• _Exercise objective_:
Reproduce all entries word for word.
------
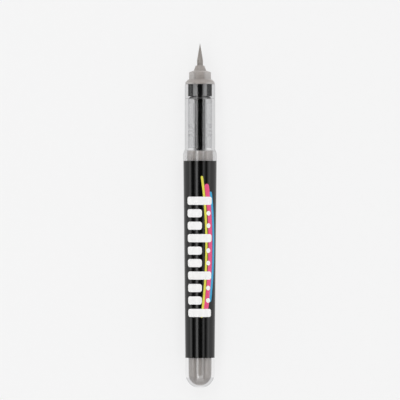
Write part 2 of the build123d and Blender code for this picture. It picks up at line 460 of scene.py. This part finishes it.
def main_finishes():
    """The material of each CAD node that shows."""
    clear = clear_plastic("clear_plastic", (0.91, 0.91, 0.912), (0.83, 0.83, 0.835), 0.05)
    return {
        "barrel": clear,
        "collector_housing": clear,
        "front_tube": clear,
        "regulator": milky_plastic("natural_plastic", 0.0, 0.4),
        "ink_charge": liquid_ink(),
        "label_sleeve": label_film(),
        "socket_gasket": milky_plastic("silicone", 0.7, 0.95),
        # Painted light: the washer glows a little by its emission
        "collector_washer": milky_plastic(
            "clear_silicone_painted_glow", 0.0, 1.0, start=0.12, end=0.25, power=1.0, painted_glow=0.4
        ),
        # Painted light: the grommet glows a little by its emission
        "feed_grommet": milky_plastic(
            "grommet_silicone_painted_glow", 0.0, 0.8, start=0.3, end=0.6, power=1.0, painted_glow=0.3
        ),
        "feed_tube": glassy_black(
            "black_plastic", srgb(3, 3, 3), srgb(7, 7, 7), 0.16,
            rise=(0.04, 0.3, 0.36), fall=(0.5, 1.0, 0.9),
        ),
        "buffer_ring": pressed_fibre("black_fibre", srgb(8, 8, 8), srgb(26, 26, 26), 1.0),
        "buffer_wrap": glassy_black(
            "black_film", srgb(2, 2, 2), srgb(5, 5, 5), 0.42,
            rise=(0.012, 0.07, 0.68), fall=(0.12, 0.22, 0.03),
        ),
        "nib_holder": moulded("holder_plastic", *WARM_GREY, **HOLDER_LOOK),
        "tuft_retainer": moulded("white_plastic", srgb(214, 214, 212), srgb(224, 224, 222), roughness=0.4),
        "tuft_root": pressed_fibre("root_fibre", srgb(128, 122, 118), srgb(160, 154, 149), 12.0),
        "feed_wick": pressed_fibre("wick_fibre", srgb(120, 115, 110), srgb(156, 150, 145), 8.0),
    }


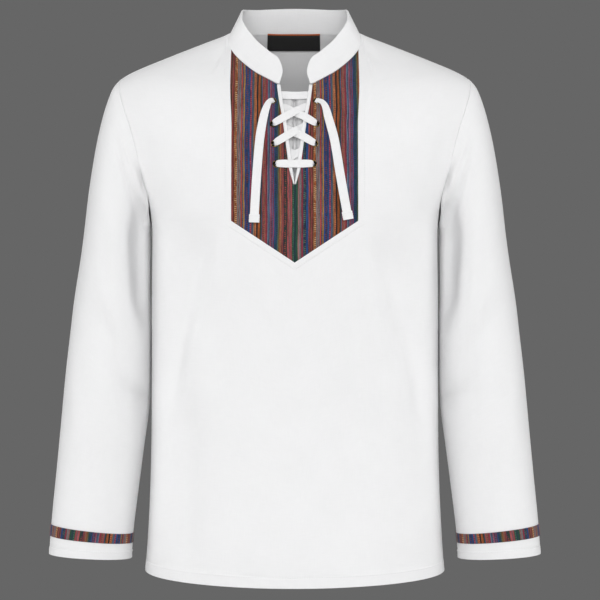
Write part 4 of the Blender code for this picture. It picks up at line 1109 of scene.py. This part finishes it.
def panel_grids():
    base_z = SLIT_TIP_Z - 1.0
    top_x = panel_edge(SLIT_OPENS_Z)
    shares = np.linspace(0, 1, PANEL_COLUMNS + 1)
    drop = np.linspace(0, 1, 60)[:, None]
    edge_z = between(panel_top(top_x), SLIT_TIP_Z, drop)
    edge_x = panel_edge(edge_z)
    z = between(panel_top(between(PANEL_HALF, top_x, shares)), base_z, drop)
    x = PANEL_HALF + (edge_x - PANEL_HALF) * shares
    half = between(PANEL_HALF, panel_edge(SLIT_TIP_Z), shares)
    low_x = np.concatenate([-half, half[::-1]])
    slope = (WINDOW_POINT_Z - UNDERARM_Z) * (1 - np.abs(low_x) / PANEL_HALF)
    low_z = between(base_z, UNDERARM_Z - PANEL_UNDERLAP + slope, np.linspace(0, 1, 36)[:, None])
    return [(x, z), (-x[:, ::-1], z[:, ::-1]), (np.broadcast_to(low_x, low_z.shape), low_z)]


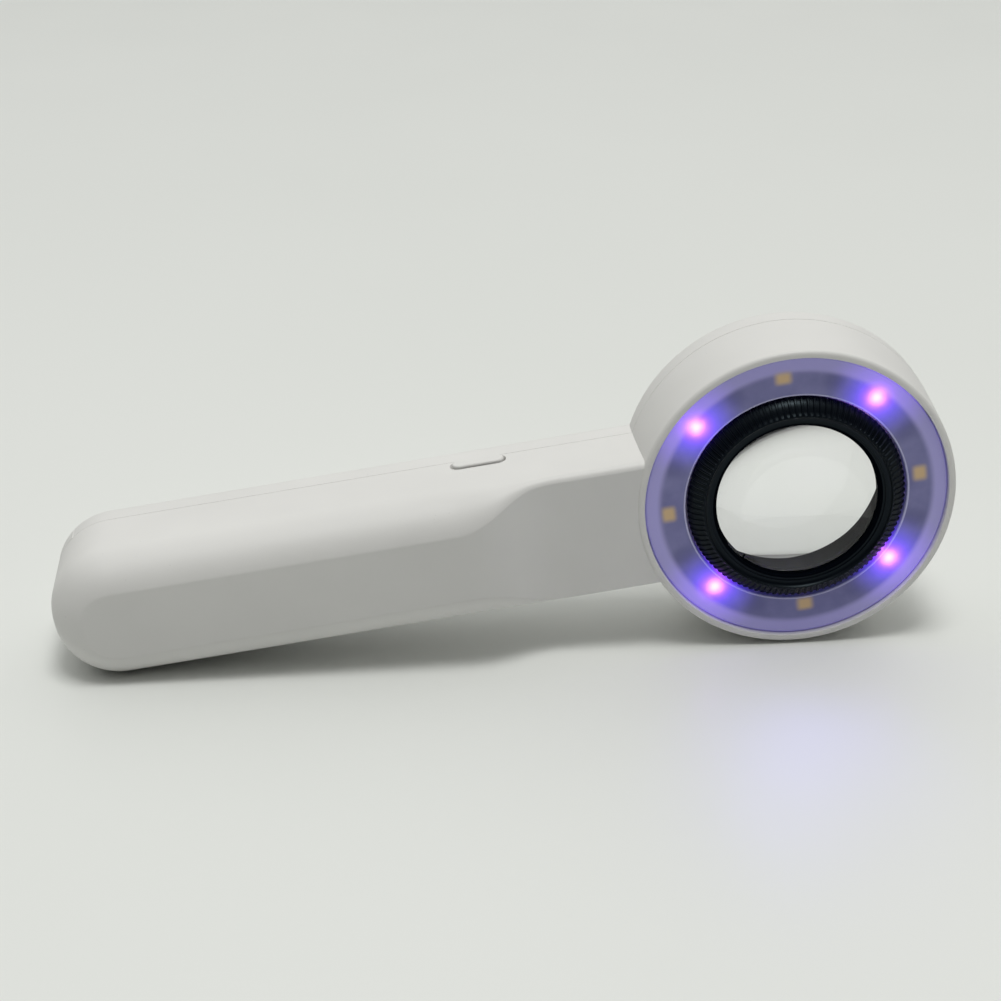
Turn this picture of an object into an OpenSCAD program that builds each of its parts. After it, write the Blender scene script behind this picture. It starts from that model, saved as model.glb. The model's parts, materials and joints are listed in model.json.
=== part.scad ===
// Hand-held illuminated magnifier.
//
// Every sub-part is drawn in the magnifier's own directions: x runs along the
// handle with the lens axis at x = 0 and the grip on the negative side, y runs
// across the handle, and z is the height above the flat back face. stand()
// then turns the magnifier onto its narrow side: the lens looks along -Y, the
// back faces +Y, and the handle's edge with the button is up.

/* [Head] */
// Outer radius of the head, measured at the seam
head_r = 36.2; // [35.8:0.1:37]
// Outer radius of the head at its front lip
head_lip_r = 35.5; // [35.2:0.1:35.7]
// Radius of the recess that the diffuser sits in
recess_r = 33.8; // [33.7:0.05:34]
// Height of the front lip above the back face
head_h = 25; // [24.6:0.1:26]
// Rounding of the front lip's outer edge
lip_edge_r = 0.9; // [0.4:0.1:1.4]
// Rounding of the back edge, all round the magnifier
back_edge_r = 4.5; // [3.5:0.1:5]

/* [Handle] */
// Distance from the lens axis to the grip's end
reach = 166; // [164:0.5:170]
// Width across the handle
handle_w = 30; // [29.4:0.2:31]
// Height of the grip above the back face
grip_h = 31; // [30.4:0.1:32]
// Height of the neck above the back face
neck_h = 24.6; // [24:0.1:24.9]
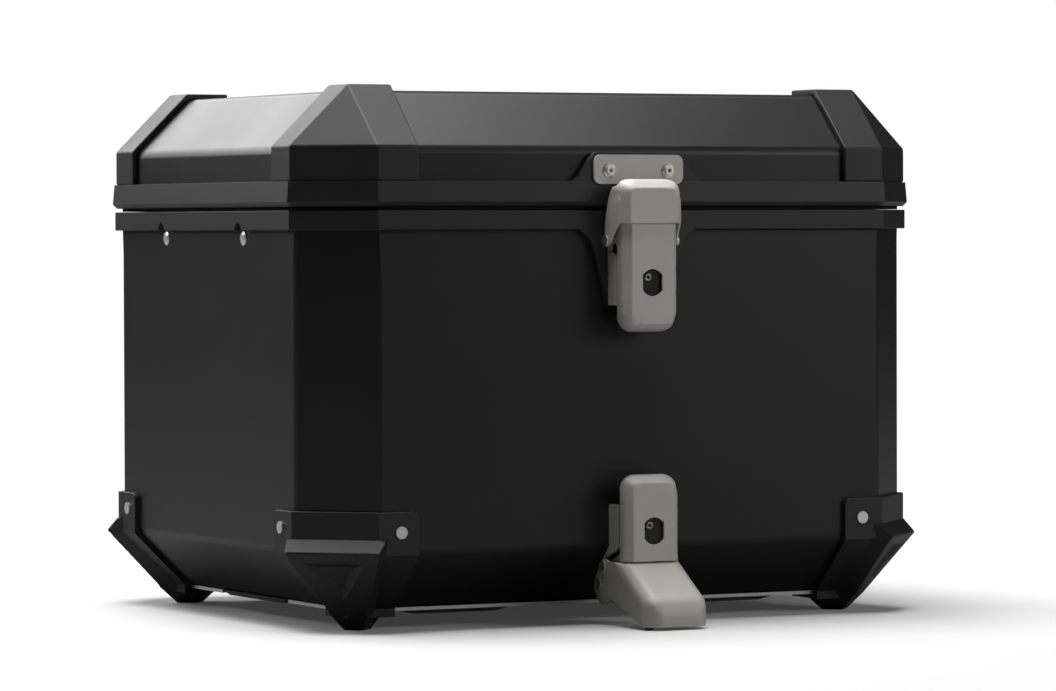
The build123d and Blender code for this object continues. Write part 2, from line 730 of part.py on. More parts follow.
------
• _Complete response_:
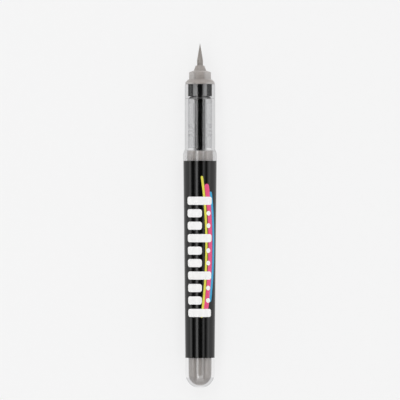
Write part 2 of the build123d and Blender code for this picture. It picks up at line 460 of scene.py. This part finishes it.
def main_finishes():
    """The material of each CAD node that shows."""
    clear = clear_plastic("clear_plastic", (0.91, 0.91, 0.912), (0.83, 0.83, 0.835), 0.05)
    return {
        "barrel": clear,
        "collector_housing": clear,
        "front_tube": clear,
        "regulator": milky_plastic("natural_plastic", 0.0, 0.4),
        "ink_charge": liquid_ink(),
        "label_sleeve": label_film(),
        "socket_gasket": milky_plastic("silicone", 0.7, 0.95),
        # Painted light: the washer glows a little by its emission
        "collector_washer": milky_plastic(
            "clear_silicone_painted_glow", 0.0, 1.0, start=0.12, end=0.25, power=1.0, painted_glow=0.4
        ),
        # Painted light: the grommet glows a little by its emission
        "feed_grommet": milky_plastic(
            "grommet_silicone_painted_glow", 0.0, 0.8, start=0.3, end=0.6, power=1.0, painted_glow=0.3
        ),
        "feed_tube": glassy_black(
            "black_plastic", srgb(3, 3, 3), srgb(7, 7, 7), 0.16,
            rise=(0.04, 0.3, 0.36), fall=(0.5, 1.0, 0.9),
        ),
        "buffer_ring": pressed_fibre("black_fibre", srgb(8, 8, 8), srgb(26, 26, 26), 1.0),
        "buffer_wrap": glassy_black(
            "black_film", srgb(2, 2, 2), srgb(5, 5, 5), 0.42,
            rise=(0.012, 0.07, 0.68), fall=(0.12, 0.22, 0.03),
        ),
        "nib_holder": moulded("holder_plastic", *WARM_GREY, **HOLDER_LOOK),
        "tuft_retainer": moulded("white_plastic", srgb(214, 214, 212), srgb(224, 224, 222), roughness=0.4),
        "tuft_root": pressed_fibre("root_fibre", srgb(128, 122, 118), srgb(160, 154, 149), 12.0),
        "feed_wick": pressed_fibre("wick_fibre", srgb(120, 115, 110), srgb(156, 150, 145), 8.0),
    }


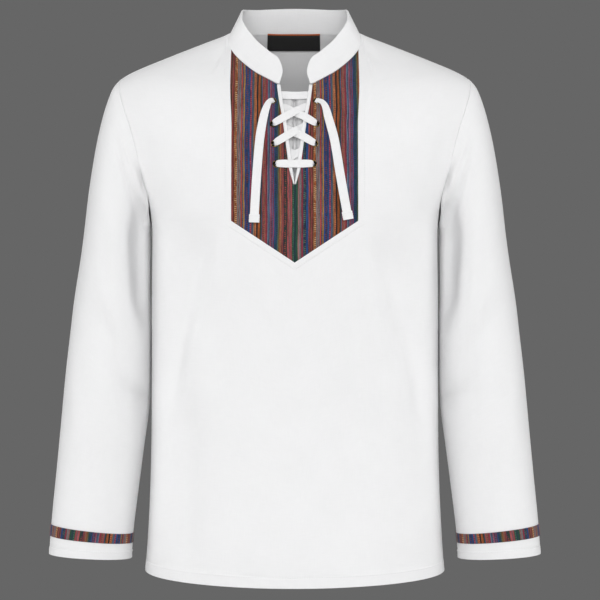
Write part 4 of the Blender code for this picture. It picks up at line 1109 of scene.py. This part finishes it.
def panel_grids():
    base_z = SLIT_TIP_Z - 1.0
    top_x = panel_edge(SLIT_OPENS_Z)
    shares = np.linspace(0, 1, PANEL_COLUMNS + 1)
    drop = np.linspace(0, 1, 60)[:, None]
    edge_z = between(panel_top(top_x), SLIT_TIP_Z, drop)
    edge_x = panel_edge(edge_z)
    z = between(panel_top(between(PANEL_HALF, top_x, shares)), base_z, drop)
    x = PANEL_HALF + (edge_x - PANEL_HALF) * shares
    half = between(PANEL_HALF, panel_edge(SLIT_TIP_Z), shares)
    low_x = np.concatenate([-half, half[::-1]])
    slope = (WINDOW_POINT_Z - UNDERARM_Z) * (1 - np.abs(low_x) / PANEL_HALF)
    low_z = between(base_z, UNDERARM_Z - PANEL_UNDERLAP + slope, np.linspace(0, 1, 36)[:, None])
    return [(x, z), (-x[:, ::-1], z[:, ::-1]), (np.broadcast_to(low_x, low_z.shape), low_z)]


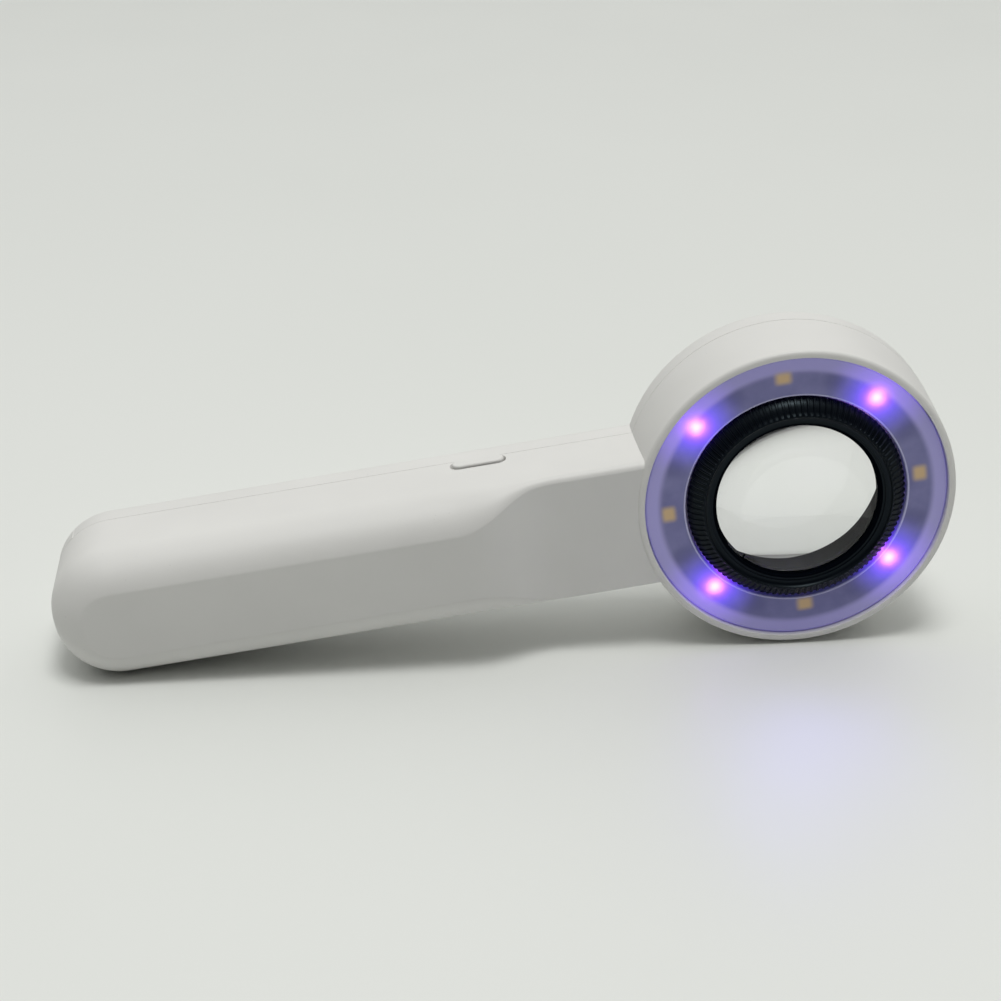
Turn this picture of an object into an OpenSCAD program that builds each of its parts. After it, write the Blender scene script behind this picture. It starts from that model, saved as model.glb. The model's parts, materials and joints are listed in model.json.
=== part.scad ===
// Hand-held illuminated magnifier.
//
// Every sub-part is drawn in the magnifier's own directions: x runs along the
// handle with the lens axis at x = 0 and the grip on the negative side, y runs
// across the handle, and z is the height above the flat back face. stand()
// then turns the magnifier onto its narrow side: the lens looks along -Y, the
// back faces +Y, and the handle's edge with the button is up.

/* [Head] */
// Outer radius of the head, measured at the seam
head_r = 36.2; // [35.8:0.1:37]
// Outer radius of the head at its front lip
head_lip_r = 35.5; // [35.2:0.1:35.7]
// Radius of the recess that the diffuser sits in
recess_r = 33.8; // [33.7:0.05:34]
// Height of the front lip above the back face
head_h = 25; // [24.6:0.1:26]
// Rounding of the front lip's outer edge
lip_edge_r = 0.9; // [0.4:0.1:1.4]
// Rounding of the back edge, all round the magnifier
back_edge_r = 4.5; // [3.5:0.1:5]

/* [Handle] */
// Distance from the lens axis to the grip's end
reach = 166; // [164:0.5:170]
// Width across the handle
handle_w = 30; // [29.4:0.2:31]
// Height of the grip above the back face
grip_h = 31; // [30.4:0.1:32]
// Height of the neck above the back face
neck_h = 24.6; // [24:0.1:24.9]
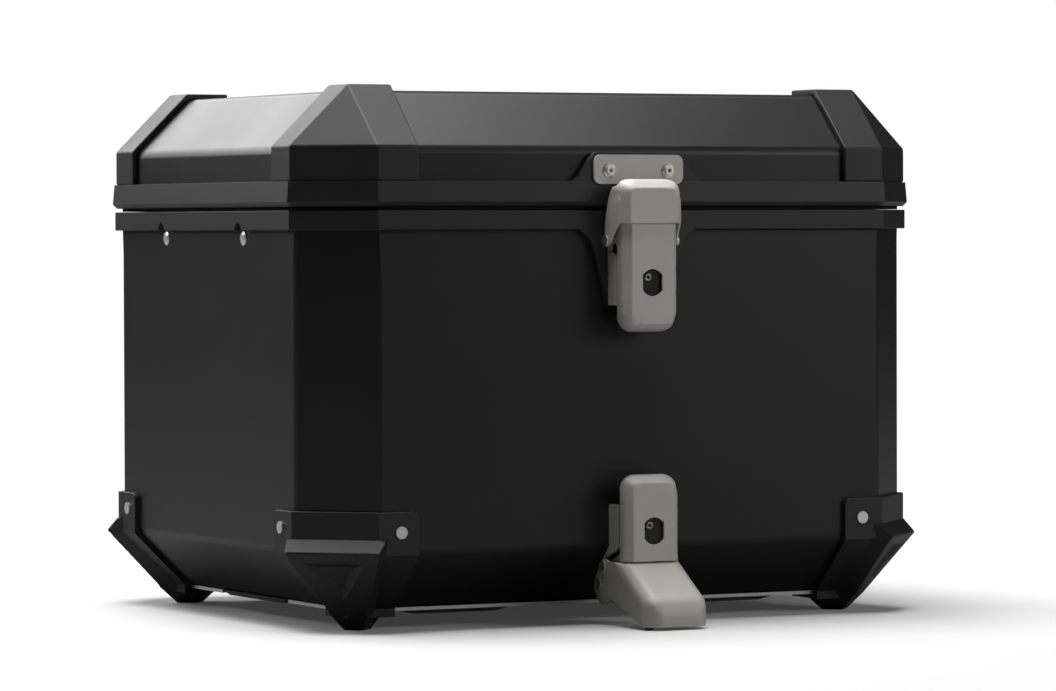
The build123d and Blender code for this object continues. Write part 2, from line 730 of part.py on. More parts follow.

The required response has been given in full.